The Church then gloriously springs to life again at the Vigil of Easter.  In ancient times, the Vigil was celebrated in the depth of night.  In the darkness a single spark would be struck from flint and spread into the flames.  The flames spread through the whole Church.

Try to imagine how dark the world was before electricity and today’s ubiquitous light pollution.  We modern people only rarely experience true darkness.

In the well-known Epistle reading from Hebrews 9, Paul stresses the High Priesthood of Christ, and our redemption in the shedding of His Blood.   Since this letter was written to the Hebrews, Paul used references that every Hebrew of his day would have understood right away, like shorthand.

Brethren: when Christ appeared as a high priest of the good things that have come, then through the greater and more perfect tent (not made with hands, that is, not of this creation) 12 he entered once for all into the Holy Place, taking not the blood of goats and calves but his own blood, thus securing an eternal redemption. 13 For if the sprinkling of defiled persons with the blood of goats and bulls and with the ashes of a heifer sanctifies for the purification of the flesh, 14 how much more shall the blood of Christ, who through the eternal Spirit offered himself without blemish to God, purify your conscience from dead works to serve the living God. 15 Therefore he is the mediator of a new covenant, so that those who are called may receive the promised eternal inheritance, since a death has occurred which redeems them from the transgressions under the first covenant. (RSV)

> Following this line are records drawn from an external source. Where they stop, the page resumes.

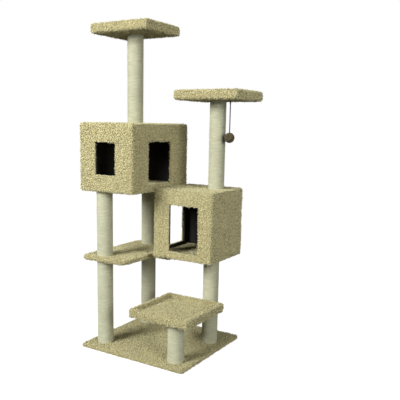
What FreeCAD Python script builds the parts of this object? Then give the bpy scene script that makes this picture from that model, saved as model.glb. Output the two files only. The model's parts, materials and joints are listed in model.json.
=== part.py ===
"""Cat tree: carpeted base, rope-wound posts, two carpeted condos, a shelf, a bed, two perches, a ball toy.

Units are millimetres. +Z is up, the origin is the centre of the base's underside, the front faces -Y.
"""
import FreeCAD, Part
import math
import os

os.makedirs("parts", exist_ok=True)

# ---------------------------------------------------------------- driving dimensions
CARPET = 7.0            # carpet with its pile
PANEL = 15.0            # boards of the base, shelf and condos
PERCH_BOARD = 18.0      # boards of the bed and perches
JAMB = 5.0              # carpet turned in round a door or window
EDGE_RADIUS = 12.0      # roundness that carpet gives to an edge
RIM_EDGE_RADIUS = 12.0
PLATE_EDGE_RADIUS = 6.0
GAP = 0.3               # between curved faces that lie against each other

BASE_WIDTH = 711.0      # 28 inches
BASE_DEPTH = 660.0      # 26 inches
BASE_CORNER = 20.0
BASE_TOP = PANEL + CARPET

POST_RADIUS = 47.0      # over the rope
ROPE = 6.0              # diameter of the sisal rope
TUBE_RADIUS = POST_RADIUS - ROPE
TUBE_WALL = 4.0
PLUG_THICKNESS = 18.0
LONG_POST = 501.0       # base to shelf
LEFT_POST_X = -259.0
LEFT_POST_FRONT_Y = -219.0
LEFT_POST_REAR_Y = 216.0
REAR_POST = (257.0, 133.0)
SHORT_POST = (253.0, -234.0)

SHELF_BOTTOM = BASE_TOP + LONG_POST
SHELF_TOP = SHELF_BOTTOM + CARPET + PANEL + CARPET
SHELF_RIGHT = -62.0
SHELF_CORNER = 40.0
TONGUE_FRONT = -20.0
TONGUE_BACK = 204.0
TONGUE_END = 60.0

UPPER_CONDO = {"x": (-379.0, -3.0), "y": (-295.0, 264.0), "z": (928.0, 1311.0)}
LOWER_CONDO = {"x": (-3.0, 379.0), "y": (-94.0, 276.0), "z": (SHELF_TOP, 950.0)}
UPPER_WINDOW = {"x": (-262.0, -125.0), "z": (1029.0, 1202.0)}
UPPER_DOOR = {"y": (-138.0, 78.0), "z": (974.0, 1209.0)}
LOWER_DOOR = {"x": (105.0, 290.0), "z": (602.0, 860.0)}
LOWER_SIDE_DOOR = {"y": (-20.0, 204.0), "z": (602.0, 860.0)}
WALL_FACES = {"front": ("y", 0), "left": ("x", 0), "right": ("x", 1)}

TRAY_RAIL_WIDTH = 16.0
TRAY_RAIL_HEIGHT = 22.0
TRAY_HEIGHT = CARPET + PERCH_BOARD + TRAY_RAIL_HEIGHT + CARPET
TRAY_CORNER = 14.0
BED = {"x": (-11.0, 378.0), "y": (-323.0, 85.0), "bottom": 243.0}
PERCH_SIZE = (395.0, 332.0)
LEFT_PERCH_POST = (-191.0, -18.0)
RIGHT_PERCH_POST = (277.0, 129.0)
LEFT_PERCH_BOTTOM = 1805.0
RIGHT_PERCH_BOTTOM = 1443.0

BOLT_RADIUS = 3.9
BOLT_HEAD_RADIUS = 8.0
BOLT_HEAD_DEPTH = 4.2
BOLT_PAST_PLUG = 8.0
TEE_BARREL_RADIUS = 5.0
TEE_BARREL_LENGTH = 10.0
TEE_FLANGE_RADIUS = 9.5
TEE_FLANGE_THICKNESS = 1.5
HOLE_CLEARANCE = 0.4
SCREW_RADIUS = 2.0
SCREW_HEAD_RADIUS = 4.0
SCREW_LENGTH = 38.0
SCREW_CLEARANCE = 0.15

TOY_OFFSET = (88.0, -21.0)      # from the right perch's post to the cord
TOY_BALL_RADIUS = 29.0
TOY_BALL_HEIGHT = 1240.5
TOY_CORD_RADIUS = 3.0
KNOT_RADIUS = 5.5
STAPLE_WIRE = 0.9
STAPLE_WIDTH = 11.0
STAPLE_DROP = 5.0
STAPLE_LEG = 17.0
LOOP_RADIUS = 3.4
LOOP_THICKNESS = 1.4


# ---------------------------------------------------------------- helpers
def vec(x, y, z):
    """A point or direction."""
    return FreeCAD.Vector(x, y, z)


def block(x, y, z):
    """A box between two limits on each axis."""
    return Part.makeBox(x[1] - x[0], y[1] - y[0], z[1] - z[0], vec(x[0], y[0], z[0]))


def inset(limits, amount):
    """Limits moved inwards at both ends."""
    return (limits[0] + amount, limits[1] - amount)


def upright_edges(shape):
    """The straight edges that run along Z."""
    found = []
    for edge in shape.Edges:
        first, last = edge.Vertexes[0].Point, edge.Vertexes[-1].Point
        if abs(first.x - last.x) < 1e-6 and abs(first.y - last.y) < 1e-6:
            found.append(edge)
    return found


def level_edges(shape, height):
    """The edges that lie in the plane z = height."""
    return [e for e in shape.Edges if all(abs(v.Point.z - height) < 1e-6 for v in e.Vertexes)]


def soft_block(x, y, z, corner, edge):
    """A box with rounded upright corners and a smaller round along its top and bottom edges."""
    body = block(x, y, z)
    body = body.makeFillet(corner, upright_edges(body))
    return body.makeFillet(edge, level_edges(body, z[0]) + level_edges(body, z[1]))


def cylinder(radius, x, y, z0, z1):
    """An upright cylinder between two heights."""
    return Part.makeCylinder(radius, z1 - z0, vec(x, y, z0))


def ring(outer, inner, x, y, z0, z1):
    """An upright tube between two heights."""
    return cylinder(outer, x, y, z0, z1).cut(cylinder(inner, x, y, z0, z1))


def minus(shape, tools):
    """The shape with each tool cut away."""
    return shape.cut(tools) if tools else shape


def save(name, shape):
    """Write one sub-part, as a plain solid or a group of solids, to its STEP file."""
    solids = shape.Solids
    kept = solids[0] if len(solids) == 1 else Part.makeCompound(solids)
    kept.exportStep("parts/" + name + ".step")
    print(name, len(solids), "solid(s)", round(sum(s.Volume for s in solids) / 1000.0, 1), "cm3")


# ---------------------------------------------------------------- fasteners
def countersunk(radius, head_radius, head_depth, length, x, y, z, up, extra=0.0):
    """A flat-head fastener whose head's face is at z and whose shank runs up or down."""
    way = 1.0 if up else -1.0
    axis = vec(0, 0, way)
    head = Part.makeCone(head_radius + extra, radius + extra, head_depth, vec(x, y, z), axis)
    shank = Part.makeCylinder(radius + extra, length + extra, vec(x, y, z), axis)
    return head.fuse(shank).removeSplitter()


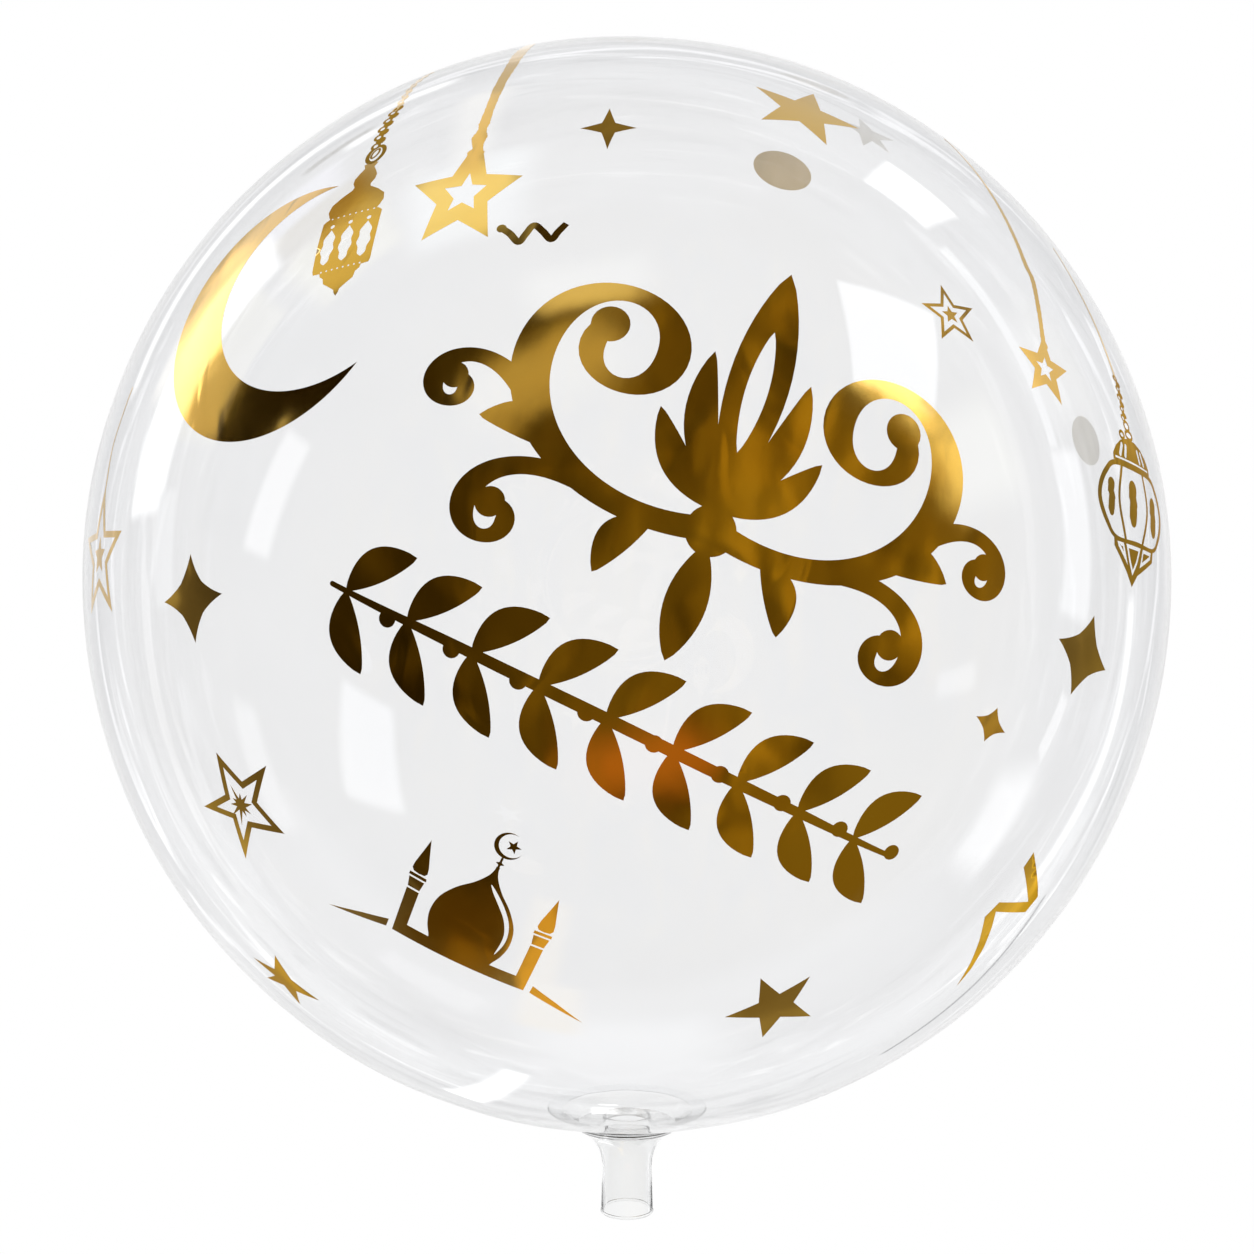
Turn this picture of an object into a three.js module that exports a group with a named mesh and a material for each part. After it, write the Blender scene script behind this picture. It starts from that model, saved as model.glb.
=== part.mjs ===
// Clear bubble balloon, blown up and lying on its back with the printed front facing up.
// Millimetres, +Z up. The filling neck points along -Y.
// The origin is the middle of the small flat spot that the balloon rests on, right under its centre.
import * as THREE from 'three';

// Driving dimensions of the blown film
const BALLOON_RADIUS = 250;
const FILM_WALL = 0.1;
const NECK_PULL = 0.0145;
const NECK_PULL_REACH = THREE.MathUtils.degToRad(75);
const NECK_TENT = 0.008;
const NECK_TENT_REACH = THREE.MathUtils.degToRad(12);
const FILM_HOLE_RADIUS = 31;
const FLAT_SPOT_RADIUS = 50;

// Driving dimensions of the filling neck, depths measured from the balloon's centre
const WELD_GAP = 0.3;
const NECK_WALL = 0.9;
const FLANGE_WALL = 0.5;
const FLANGE_RADIUS = 38;
const FLARE_RADIUS = 24;
const FLARE_DEPTH = 261;
const WAIST_RADIUS = 11.8;
const WAIST_DEPTH = 281;
const MOUTH_RADIUS = 12.4;
const MOUTH_DEPTH = 302;
const COLLAR_RADIUS = 11.5;
const COLLAR_DEPTH = 255.8;
const WEB_DEPTH = 259.2;

// Steps of the faceted surfaces
const FILM_SEGMENTS = 64;
const FILM_STEPS_PER_HALF = 15;
const NECK_SEGMENTS = 36;
const FLARE_STEPS = 5;

const FLAT_SPOT_LEVEL = -Math.sqrt(BALLOON_RADIUS ** 2 - FLAT_SPOT_RADIUS ** 2);

const clearFilm = new THREE.MeshStandardMaterial({
  color: 0xf2f4f5,
  roughness: 0.05,
  metalness: 0,
  transparent: true,
  opacity: 0.2,
});

const clearNeck = new THREE.MeshStandardMaterial({
  color: 0xe9ebec,
  roughness: 0.12,
  metalness: 0,
  transparent: true,
  opacity: 0.4,
});

// Outer radius of the film at an angle from the neck's pole: a ball that is drawn out a little
// towards the neck, with a last small tent where the neck pulls on it.
function filmRadius(angle) {
  const share = Math.min(angle / NECK_PULL_REACH, 1);
  const pull = NECK_PULL * Math.cos(share * Math.PI / 2) ** 2;
  const tent = NECK_TENT * Math.exp(-((angle / NECK_TENT_REACH) ** 2));
  return BALLOON_RADIUS * (1 + pull + tent);
}

// Angle from the neck's pole at which the film is this far from the neck's axis.
function angleAtRadius(radius) {
  let angle = Math.asin(radius / BALLOON_RADIUS);
  for (let pass = 0; pass < 6; pass += 1) {
    angle = Math.asin(radius / filmRadius(angle));
  }
  return angle;
}

// Profile point on the film, or a distance proud of it.
function onFilm(angle, proud) {
  const reach = filmRadius(angle) + proud;
  return new THREE.Vector2(reach * Math.sin(angle), -reach * Math.cos(angle));
}

// Profile point of the neck from its radius and its depth below the balloon's centre.
function atDepth(radius, depth) {
  return new THREE.Vector2(radius, -depth);
}

// Angles of the film's rings from the edge of the neck's hole to the crown, with one at the waist.
function filmAngles() {
  const holeAngle = angleAtRadius(FILM_HOLE_RADIUS);
  const waistAngle = Math.PI / 2;
  const angles = [];
  for (let step = 0; step < FILM_STEPS_PER_HALF; step += 1) {
    angles.push(THREE.MathUtils.lerp(holeAngle, waistAngle, step / FILM_STEPS_PER_HALF));
  }
  for (let step = 0; step <= FILM_STEPS_PER_HALF; step += 1) {
    angles.push(THREE.MathUtils.lerp(waistAngle, Math.PI, step / FILM_STEPS_PER_HALF));
  }
  return angles;
}

// The ball of film: inner wall from the crown to the hole, then outer wall back to the crown.
function makeEnvelope() {
  const angles = filmAngles();
  const outerWall = angles.map((angle) => onFilm(angle, 0));
  const innerWall = angles.map((angle) => onFilm(angle, -FILM_WALL)).reverse();
  outerWall[outerWall.length - 1].x = 0;
  innerWall[0].x = 0;
  const profile = [...innerWall, ...outerWall];
  const geometry = new THREE.LatheGeometry(profile, FILM_SEGMENTS);
  pressFlat(geometry, profile.length, innerWall.length);
  return geometry;
}

// Presses the lowest part of both walls flat, so that the ball doesn't roll.
function pressFlat(geometry, pointsPerSegment, innerPoints) {
  const position = geometry.getAttribute('position');
  for (let index = 0; index < position.count; index += 1) {
    const isInner = index % pointsPerSegment < innerPoints;
    const level = isInner ? FLAT_SPOT_LEVEL + FILM_WALL : FLAT_SPOT_LEVEL;
    position.setZ(index, Math.max(position.getZ(index), level));
  }
}

// One wall face of the flare, from the weld flange in to the waist of the tube.
function flareCurve(inset) {
  return new THREE.CubicBezierCurve(
    atDepth(FLARE_RADIUS - inset, FLARE_DEPTH - inset * 0.7),
    atDepth(FLARE_RADIUS * 0.71 - inset * 0.6, FLARE_DEPTH + 3.8 - inset * 0.8),
    atDepth(WAIST_RADIUS - inset, WAIST_DEPTH - 11.2),
    atDepth(WAIST_RADIUS - inset, WAIST_DEPTH),
  ).getPoints(FLARE_STEPS);
}

// The neck: an open tube that flares out to a thin flange lying on the film. A web closes the flare's
// wide end down to the bore, and a short collar round the bore stands up into the balloon.
function makeFillingNeck() {
  const rimAngle = angleAtRadius(FLANGE_RADIUS);
  const holeAngle = angleAtRadius(FILM_HOLE_RADIUS);
  const collarBore = COLLAR_RADIUS - NECK_WALL;
  const outerFace = [
    atDepth(MOUTH_RADIUS, MOUTH_DEPTH),
    ...flareCurve(0).reverse(),
    atDepth(FLARE_RADIUS + 2.4, FLARE_DEPTH - 3.1),
    onFilm(holeAngle, WELD_GAP + FLANGE_WALL),
    onFilm(rimAngle, WELD_GAP + FLANGE_WALL),
  ];
  const faceToBalloon = [
    onFilm(rimAngle, WELD_GAP),
    onFilm(holeAngle, WELD_GAP),
    atDepth(FLARE_RADIUS + 2, FLARE_DEPTH - 3.6),
    atDepth(FLARE_RADIUS - 1, WEB_DEPTH),
    atDepth(COLLAR_RADIUS, WEB_DEPTH),
    atDepth(COLLAR_RADIUS, COLLAR_DEPTH),
    atDepth(collarBore, COLLAR_DEPTH),
    atDepth(collarBore, WEB_DEPTH + FLANGE_WALL),
  ];
  const hollowFace = [
    ...flareCurve(NECK_WALL),
    atDepth(MOUTH_RADIUS - NECK_WALL, MOUTH_DEPTH),
  ];
  const profile = [...outerFace, ...faceToBalloon, ...hollowFace, outerFace[0]];
  return new THREE.LatheGeometry(profile, NECK_SEGMENTS);
}

function addPiece(group, name, geometry, material) {
  const piece = new THREE.Mesh(geometry, material);
  piece.name = name;
  group.add(piece);
}

// Both pieces are turned about the balloon's own centre, which is then lifted onto its flat spot.
const balloon = new THREE.Group();
addPiece(balloon, 'envelope', makeEnvelope(), clearFilm);
addPiece(balloon, 'filling_neck', makeFillingNeck(), clearNeck);
balloon.position.z = -FLAT_SPOT_LEVEL;

export default balloon;
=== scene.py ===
"""Looks of the clear bubble balloon: thin clear film, a clear filling neck, and gold foil printed on the
film. The balloon lies on its back with the printed front facing up, and the camera looks down on it."""

import math

import bpy
import numpy as np
from mathutils.geometry import delaunay_2d_cdt
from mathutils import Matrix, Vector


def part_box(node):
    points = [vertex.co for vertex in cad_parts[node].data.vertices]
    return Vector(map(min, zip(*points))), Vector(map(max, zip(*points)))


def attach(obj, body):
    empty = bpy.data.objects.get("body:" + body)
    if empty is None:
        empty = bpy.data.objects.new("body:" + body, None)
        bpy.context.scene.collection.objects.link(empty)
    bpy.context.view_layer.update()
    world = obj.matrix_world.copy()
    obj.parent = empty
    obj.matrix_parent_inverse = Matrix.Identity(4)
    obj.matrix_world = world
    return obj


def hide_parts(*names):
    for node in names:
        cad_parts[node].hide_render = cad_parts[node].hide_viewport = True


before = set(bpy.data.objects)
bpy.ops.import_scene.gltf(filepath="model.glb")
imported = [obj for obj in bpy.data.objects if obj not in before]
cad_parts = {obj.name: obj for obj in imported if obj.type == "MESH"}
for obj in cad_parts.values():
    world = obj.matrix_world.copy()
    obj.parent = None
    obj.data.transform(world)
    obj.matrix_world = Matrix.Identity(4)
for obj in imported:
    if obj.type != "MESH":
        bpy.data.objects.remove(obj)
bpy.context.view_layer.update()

# The ball's size and place, from the frame
MM = 0.001
film_low, film_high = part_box("envelope")
neck_low, neck_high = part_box("filling_neck")
BALL_RADIUS = (film_high.x - film_low.x) / 2 / MM
CENTRE_HEIGHT = film_high.z / MM - BALL_RADIUS
MOUTH_DEPTH = -neck_low.y / MM

# The film, in millimetres, with the form that its solid has
FILM_WALL = 0.1
NECK_PULL = 0.0145
NECK_PULL_REACH = math.radians(75)
NECK_TENT = 0.008
NECK_TENT_REACH = math.radians(12)
FILM_HOLE_RADIUS = 31
FLAT_SPOT_SOFTNESS = 1.2
FILM_SEGMENTS = 252
FILM_RINGS = 190
RIPPLE_SEED = 7
RIPPLE_WAVES = 14
RIPPLE_HEIGHT = 0.05
RIPPLE_SHORTEST = 55
RIPPLE_LONGEST = 160
PLEATS = 13
PLEAT_HEIGHT = 0.16
PLEAT_START = math.radians(12)
PLEAT_REACH = math.radians(42)

# The filling neck, in millimetres, with depths from the ball's centre
WELD_GAP = 0.3
NECK_WALL = 0.9
FLANGE_WALL = 0.5
FLANGE_RADIUS = 38
FLARE_RADIUS = 24
FLARE_DEPTH = 261
WAIST_RADIUS = 11.8
WAIST_DEPTH = 281
MOUTH_RADIUS = 12.4
COLLAR_RADIUS = 11.5
COLLAR_DEPTH = 255.8
WEB_DEPTH = 259.2
FLANGE_FEATHER = 0.14
LIP = 0.25
LIP_LENGTH = 0.9
NECK_SEGMENTS = 112

# The foil, in millimetres
FOIL_PROUD = 0.03
FOIL_WALL = 0.05
FOIL_STEP = 3.0
FOIL_MARGIN = 1.1

# The camera, as it stood to the balloon in the photograph, whose frame is 1254 pixels a side
PHOTO_SIZE = 1254
FOCAL_PIXELS = 1790
CAMERA_REACH = 3.433
BALL_PIXEL_Y = 581
SENSOR = 36


def unit(vectors):
    """Vectors scaled to length one, a row each."""
    return vectors / np.linalg.norm(vectors, axis=-1, keepdims=True)


# The shape of the film

def make_ripples():
    """Wave vectors, phases and heights of the film's faint unevenness."""
    rng = np.random.default_rng(RIPPLE_SEED)
    lengths = rng.uniform(RIPPLE_SHORTEST, RIPPLE_LONGEST, RIPPLE_WAVES)
    waves = unit(rng.normal(size=(RIPPLE_WAVES, 3))) * (2 * math.pi * BALL_RADIUS / lengths)[:, None]
    phases = rng.uniform(0, 2 * math.pi, RIPPLE_WAVES)
    heights = RIPPLE_HEIGHT * lengths / RIPPLE_LONGEST
    return waves, phases, heights


RIPPLES = make_ripples()


def film_reach(directions):
    """Distance from the ball's centre to the film's outer face, for rows of unit directions."""
    angle = np.arccos(np.clip(-directions[:, 1], -1, 1))
    share = np.minimum(angle / NECK_PULL_REACH, 1)
    pull = NECK_PULL * np.cos(share * math.pi / 2) ** 2
    tent = NECK_TENT * np.exp(-((angle / NECK_TENT_REACH) ** 2))
    waves, phases, heights = RIPPLES
    ripple = np.sin(directions @ waves.T + phases) @ heights
    turn = np.arctan2(directions[:, 2], directions[:, 0])
    fade = np.minimum(angle / PLEAT_START, 1) * np.exp(-((angle / PLEAT_REACH) ** 2))
    pleat = PLEAT_HEIGHT * fade * np.sin(PLEATS * turn + 2.5 * np.sin(2 * turn) + 3 * angle)
    return BALL_RADIUS * (1 + pull + tent) + ripple + pleat


def on_film(directions, proud):
    """Points this far outside the film, in the row frame and in millimetres, pressed flat underneath."""
    points = directions * (film_reach(directions) + proud)[:, None]
    points[:, 2] += CENTRE_HEIGHT
    level = proud if proud > 0 else -proud
    over = points[:, 2] - level
    points[:, 2] = level + (over + np.sqrt(over ** 2 + FLAT_SPOT_SOFTNESS ** 2)) / 2
    return points


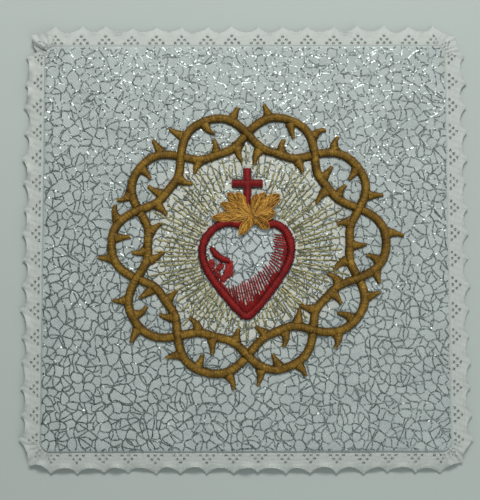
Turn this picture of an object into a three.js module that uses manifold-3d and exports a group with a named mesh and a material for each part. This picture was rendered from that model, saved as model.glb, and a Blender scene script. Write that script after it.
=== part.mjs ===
// Chalice pall: the small stiff square cloth that covers a chalice.
//
// One stiffened panel of silver-figured brocade, with a cotton lace edging held in its side seam, and a
// traditional emblem in raised satin stitch on its face: a crown of thorns round a heart with flames and
// a cross.
//
// Millimetres, +Z up. The pall lies face up. The origin is the middle of its underside, and +Y points to
// the top of the emblem.

import * as THREE from "three";
import { mergeVertices } from "three/addons/utils/BufferGeometryUtils.js";
import Module from "manifold-3d";

const wasm = await Module();
wasm.setup();

// Panel
const PANEL_SIDE = 160;
const PANEL_THICK = 3.6;
const CORNER_RADIUS = 4;
const CORNER_STEPS = 6;
const SLOT_LOW = 1.5; // underside of the slot in the panel's side that holds the lace

// The panel's side from the underside up, below and above the slot: inset from the outline, and height
const SIDE_BELOW_SLOT = [
  { inset: 2.0, z: 0 },
  { inset: 1.2, z: 0.2 },
  { inset: 0.9, z: 0.8 },
  { inset: 0.9, z: SLOT_LOW },
];
const SIDE_ABOVE_SLOT = [
  { inset: 0, z: 3.1 },
  { inset: 0.1, z: 3.3 },
  { inset: 0.4, z: 3.5 },
  { inset: 1.1, z: PANEL_THICK },
];
const SIDE_UNDER_FACE = 0.15; // inset of the slot's upper lip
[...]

Every Jew would have known that the brother of Moses, Aaron, was set apart to be the High Priest over the People and that all subsequent priests were to offer sacrifices according to God’s prescriptions in the portable sanctuary or tabernacle and later in the Temple.   They knew that on one special day of the year, the Day of Atonement – Yom Kippur ­- the High Priest entered the Holy of Holies to offer a blood sacrifice to reconcile the entire people with God and atone for all their sins.   Paul underscored how that repeated annual action of the High Priest of the old covenant was a foreshadowing of Christ’s far superior, once-for-all Sacrifice.

Remembering that the Hebrews knew about the old covenant priesthood, Paul’s explanation of a New Covenant also takes care of the problem that Jesus of Nazareth was not of the tribe of Levi, like Aaron.  He was, however, the heir of David who was King and Priest in the line of Melchizedek the King of Salem (Jeru-salem), which pre-dated the Aaronic, Levitical priesthood.  And Jesus is the “priest forever according to the order of Melchizedek” (Ps 110:4).  Paul refers to Melchizedek in Hebrews 5:6-10 and 6:20 and 7:1-21 and 8:1.  Hebrews 7 is especially important. You might read it through before Sunday Mass.

Another point that Paul makes is that Christ is High Priest in a “greater and more perfect tent (not made with hands, that is, not of this creation)”.   This is a reference to the tent of presence, the tri-partite portable sanctuary.  This subdivided tent contained, as the Temple would later, the area of sacrifices in an outer “court”. Sectioned off within that was the holy place for the Presence Bread, Menorah, and Altar of Incense.  Within that was the inmost place, the Holy of Holies, where the Ark of the Covenant was, where only the High Priest could enter and only once a year (cf. Leviticus 16).   So, if Christ is to enter a tent not made by human hands, Paul could only mean the sanctuary of Heaven.   Into this Holy of Holies, the High Priest took His own Blood as the expiatory, reconciling once-for-all time Sacrifice to atone for every sin ever committed.

Moreover, this is a new covenant with God.  All previous covenants were marked by several features: they were instituted in a high place, and they involved both a sacrifice and a meal to seal the deal.   Hence, all previous covenants pointed to the height of Calvary, the sacrificial altar of the Cross, and the meal of the Last Supper. Calvary and Cenacle were bound together as one event because Christ only consumed the Passover meal’s fourth and final drink of wine just before He consummated the Sacrifice and breathed His last.  Supper was Sacrifice to be and Sacrifice was Supper that was and continues to the end of days.  Because our High Priest ascended out of time and space to the heavenly temple where He perpetually offers His Sacrifice to the Father, we can renew that same Last Supper Calvary Sacrifice on our altars across the globe, even simultaneously (cf. Hebrews 8:1ff).

I’ll wrap this with a quote from Pius Parsch’s The Church’s Year of Grace about the beginning of Passiontide.

During the coming two weeks let us draw close to Christ in His bitter suffering, to Jesus the Man of Sorrows. Let us weep and sympathize with Him; but let us likewise regard Him as the conqueror upon the battlefield of Golgotha, with whom we too will be victorious. Let us see in Him the King who rules while suffering upon the throne of the Cross, with whom we too may rule by rising above the troubles and misfortunes of life. In spirit let us follow our High-priest as He passes into the Holy of Holies to sacrifice Himself for us; He is inviting us to share in His priesthood by offering ourselves as victims.